> Data lines:
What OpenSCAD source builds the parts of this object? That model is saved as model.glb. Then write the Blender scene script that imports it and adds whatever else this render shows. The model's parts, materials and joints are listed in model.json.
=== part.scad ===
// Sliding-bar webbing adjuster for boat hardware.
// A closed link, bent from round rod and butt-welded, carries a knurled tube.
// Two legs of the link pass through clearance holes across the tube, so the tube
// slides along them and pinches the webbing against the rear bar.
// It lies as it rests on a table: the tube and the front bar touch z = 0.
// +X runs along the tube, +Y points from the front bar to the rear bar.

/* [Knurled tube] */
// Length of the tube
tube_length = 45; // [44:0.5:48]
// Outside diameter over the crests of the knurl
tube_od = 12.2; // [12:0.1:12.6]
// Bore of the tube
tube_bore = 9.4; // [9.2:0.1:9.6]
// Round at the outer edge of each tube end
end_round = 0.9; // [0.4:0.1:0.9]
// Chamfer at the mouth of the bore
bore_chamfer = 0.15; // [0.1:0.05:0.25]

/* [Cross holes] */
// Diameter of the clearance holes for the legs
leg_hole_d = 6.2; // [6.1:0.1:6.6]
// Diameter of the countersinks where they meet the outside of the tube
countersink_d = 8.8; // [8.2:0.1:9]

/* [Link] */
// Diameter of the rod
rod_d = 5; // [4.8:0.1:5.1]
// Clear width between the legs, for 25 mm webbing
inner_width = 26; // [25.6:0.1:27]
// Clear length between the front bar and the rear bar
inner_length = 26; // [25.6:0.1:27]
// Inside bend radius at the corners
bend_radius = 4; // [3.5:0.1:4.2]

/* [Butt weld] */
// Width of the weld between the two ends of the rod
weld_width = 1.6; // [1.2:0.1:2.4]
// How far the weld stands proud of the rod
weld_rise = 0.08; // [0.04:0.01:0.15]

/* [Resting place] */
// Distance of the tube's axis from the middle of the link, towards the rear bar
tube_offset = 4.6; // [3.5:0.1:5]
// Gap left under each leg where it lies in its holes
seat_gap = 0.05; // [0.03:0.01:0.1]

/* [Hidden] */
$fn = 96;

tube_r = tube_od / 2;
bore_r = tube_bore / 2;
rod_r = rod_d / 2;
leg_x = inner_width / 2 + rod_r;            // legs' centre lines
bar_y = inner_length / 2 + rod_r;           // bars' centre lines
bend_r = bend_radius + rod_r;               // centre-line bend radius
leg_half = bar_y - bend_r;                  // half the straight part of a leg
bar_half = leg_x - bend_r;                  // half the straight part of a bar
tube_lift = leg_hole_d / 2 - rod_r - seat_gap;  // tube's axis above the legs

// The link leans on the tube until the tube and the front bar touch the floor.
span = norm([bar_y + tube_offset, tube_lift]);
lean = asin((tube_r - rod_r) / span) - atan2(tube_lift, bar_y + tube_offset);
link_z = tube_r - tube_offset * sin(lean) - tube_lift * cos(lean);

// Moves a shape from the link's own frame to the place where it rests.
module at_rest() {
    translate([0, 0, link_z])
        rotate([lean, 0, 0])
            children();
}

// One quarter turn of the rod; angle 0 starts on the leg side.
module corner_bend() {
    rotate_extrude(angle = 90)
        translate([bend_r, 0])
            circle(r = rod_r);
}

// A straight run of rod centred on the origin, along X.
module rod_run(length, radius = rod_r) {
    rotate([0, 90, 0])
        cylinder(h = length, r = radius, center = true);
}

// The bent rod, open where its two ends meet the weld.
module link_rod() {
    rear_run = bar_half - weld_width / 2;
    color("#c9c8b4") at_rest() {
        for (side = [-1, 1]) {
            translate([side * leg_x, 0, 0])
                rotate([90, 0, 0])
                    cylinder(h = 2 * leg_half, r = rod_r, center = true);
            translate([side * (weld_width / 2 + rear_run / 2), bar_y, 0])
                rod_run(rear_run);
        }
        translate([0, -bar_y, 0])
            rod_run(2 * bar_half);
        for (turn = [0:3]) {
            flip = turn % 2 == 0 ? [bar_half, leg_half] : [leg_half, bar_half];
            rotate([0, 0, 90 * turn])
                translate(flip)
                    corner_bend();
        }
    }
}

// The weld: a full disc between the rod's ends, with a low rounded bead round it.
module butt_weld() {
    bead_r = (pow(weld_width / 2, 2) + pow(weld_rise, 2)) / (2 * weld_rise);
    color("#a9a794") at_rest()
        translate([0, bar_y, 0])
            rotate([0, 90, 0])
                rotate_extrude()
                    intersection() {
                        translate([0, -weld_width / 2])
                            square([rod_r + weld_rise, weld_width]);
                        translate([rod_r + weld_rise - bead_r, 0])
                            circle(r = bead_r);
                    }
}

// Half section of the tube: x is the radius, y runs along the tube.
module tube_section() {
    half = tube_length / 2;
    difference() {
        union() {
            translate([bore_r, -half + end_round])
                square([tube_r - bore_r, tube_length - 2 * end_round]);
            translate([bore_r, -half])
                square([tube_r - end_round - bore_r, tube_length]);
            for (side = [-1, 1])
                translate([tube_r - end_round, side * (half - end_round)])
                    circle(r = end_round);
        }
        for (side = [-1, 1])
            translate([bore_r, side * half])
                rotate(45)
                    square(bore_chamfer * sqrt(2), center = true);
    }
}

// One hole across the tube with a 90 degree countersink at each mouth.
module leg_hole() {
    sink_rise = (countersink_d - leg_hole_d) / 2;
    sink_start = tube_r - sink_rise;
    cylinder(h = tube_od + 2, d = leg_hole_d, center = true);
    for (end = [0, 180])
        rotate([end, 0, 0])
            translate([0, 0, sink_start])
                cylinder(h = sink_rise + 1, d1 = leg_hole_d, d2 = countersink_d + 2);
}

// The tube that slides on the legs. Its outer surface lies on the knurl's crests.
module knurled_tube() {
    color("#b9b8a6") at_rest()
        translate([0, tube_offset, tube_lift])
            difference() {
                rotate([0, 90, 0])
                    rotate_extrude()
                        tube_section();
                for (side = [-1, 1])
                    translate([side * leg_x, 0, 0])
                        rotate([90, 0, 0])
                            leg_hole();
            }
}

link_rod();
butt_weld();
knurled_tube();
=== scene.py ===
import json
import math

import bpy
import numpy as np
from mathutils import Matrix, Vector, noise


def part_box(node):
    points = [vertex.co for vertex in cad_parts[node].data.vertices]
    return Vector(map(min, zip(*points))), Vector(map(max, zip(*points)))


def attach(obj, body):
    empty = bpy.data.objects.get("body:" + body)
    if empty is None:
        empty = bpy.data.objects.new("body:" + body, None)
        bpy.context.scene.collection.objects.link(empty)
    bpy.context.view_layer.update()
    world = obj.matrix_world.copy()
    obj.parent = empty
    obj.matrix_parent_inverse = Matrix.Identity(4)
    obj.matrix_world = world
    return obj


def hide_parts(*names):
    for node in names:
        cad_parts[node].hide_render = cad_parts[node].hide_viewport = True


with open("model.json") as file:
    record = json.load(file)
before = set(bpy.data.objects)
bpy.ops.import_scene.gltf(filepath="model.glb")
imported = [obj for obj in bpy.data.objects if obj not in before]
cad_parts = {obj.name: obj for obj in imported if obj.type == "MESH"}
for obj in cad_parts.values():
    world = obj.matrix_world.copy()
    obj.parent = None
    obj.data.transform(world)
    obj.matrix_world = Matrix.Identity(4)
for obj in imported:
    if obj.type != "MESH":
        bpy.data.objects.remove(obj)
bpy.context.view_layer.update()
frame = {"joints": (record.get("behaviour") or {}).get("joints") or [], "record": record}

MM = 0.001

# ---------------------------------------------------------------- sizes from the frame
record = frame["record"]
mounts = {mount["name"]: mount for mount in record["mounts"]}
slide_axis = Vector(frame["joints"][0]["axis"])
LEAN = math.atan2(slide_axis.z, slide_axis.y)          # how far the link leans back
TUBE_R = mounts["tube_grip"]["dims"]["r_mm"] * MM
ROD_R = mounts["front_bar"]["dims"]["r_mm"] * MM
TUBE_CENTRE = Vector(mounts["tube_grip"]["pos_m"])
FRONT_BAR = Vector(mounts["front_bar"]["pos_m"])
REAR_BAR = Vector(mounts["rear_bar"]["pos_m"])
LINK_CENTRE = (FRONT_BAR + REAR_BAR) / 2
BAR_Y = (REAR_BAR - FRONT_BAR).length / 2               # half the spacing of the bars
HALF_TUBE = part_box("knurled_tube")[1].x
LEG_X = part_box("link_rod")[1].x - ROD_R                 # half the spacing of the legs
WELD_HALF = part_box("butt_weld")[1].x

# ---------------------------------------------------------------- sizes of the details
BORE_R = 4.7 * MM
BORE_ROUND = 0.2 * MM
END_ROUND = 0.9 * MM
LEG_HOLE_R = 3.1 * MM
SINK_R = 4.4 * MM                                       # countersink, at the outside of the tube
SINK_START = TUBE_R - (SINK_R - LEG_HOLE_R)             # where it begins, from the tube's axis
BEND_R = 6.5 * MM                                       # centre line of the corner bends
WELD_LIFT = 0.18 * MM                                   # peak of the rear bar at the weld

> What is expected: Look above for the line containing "the knurl's crests.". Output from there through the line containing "obj.data.transform(world)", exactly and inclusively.

> Answer to the exercise:
// The tube that slides on the legs. Its outer surface lies on the knurl's crests.
module knurled_tube() {
    color("#b9b8a6") at_rest()
        translate([0, tube_offset, tube_lift])
            difference() {
                rotate([0, 90, 0])
                    rotate_extrude()
                        tube_section();
                for (side = [-1, 1])
                    translate([side * leg_x, 0, 0])
                        rotate([90, 0, 0])
                            leg_hole();
            }
}

link_rod();
butt_weld();
knurled_tube();
=== scene.py ===
import json
import math

import bpy
import numpy as np
from mathutils import Matrix, Vector, noise


def part_box(node):
    points = [vertex.co for vertex in cad_parts[node].data.vertices]
    return Vector(map(min, zip(*points))), Vector(map(max, zip(*points)))


def attach(obj, body):
    empty = bpy.data.objects.get("body:" + body)
    if empty is None:
        empty = bpy.data.objects.new("body:" + body, None)
        bpy.context.scene.collection.objects.link(empty)
    bpy.context.view_layer.update()
    world = obj.matrix_world.copy()
    obj.parent = empty
    obj.matrix_parent_inverse = Matrix.Identity(4)
    obj.matrix_world = world
    return obj


def hide_parts(*names):
    for node in names:
        cad_parts[node].hide_render = cad_parts[node].hide_viewport = True


with open("model.json") as file:
    record = json.load(file)
before = set(bpy.data.objects)
bpy.ops.import_scene.gltf(filepath="model.glb")
imported = [obj for obj in bpy.data.objects if obj not in before]
cad_parts = {obj.name: obj for obj in imported if obj.type == "MESH"}
for obj in cad_parts.values():
    world = obj.matrix_world.copy()
    obj.parent = None
    obj.data.transform(world)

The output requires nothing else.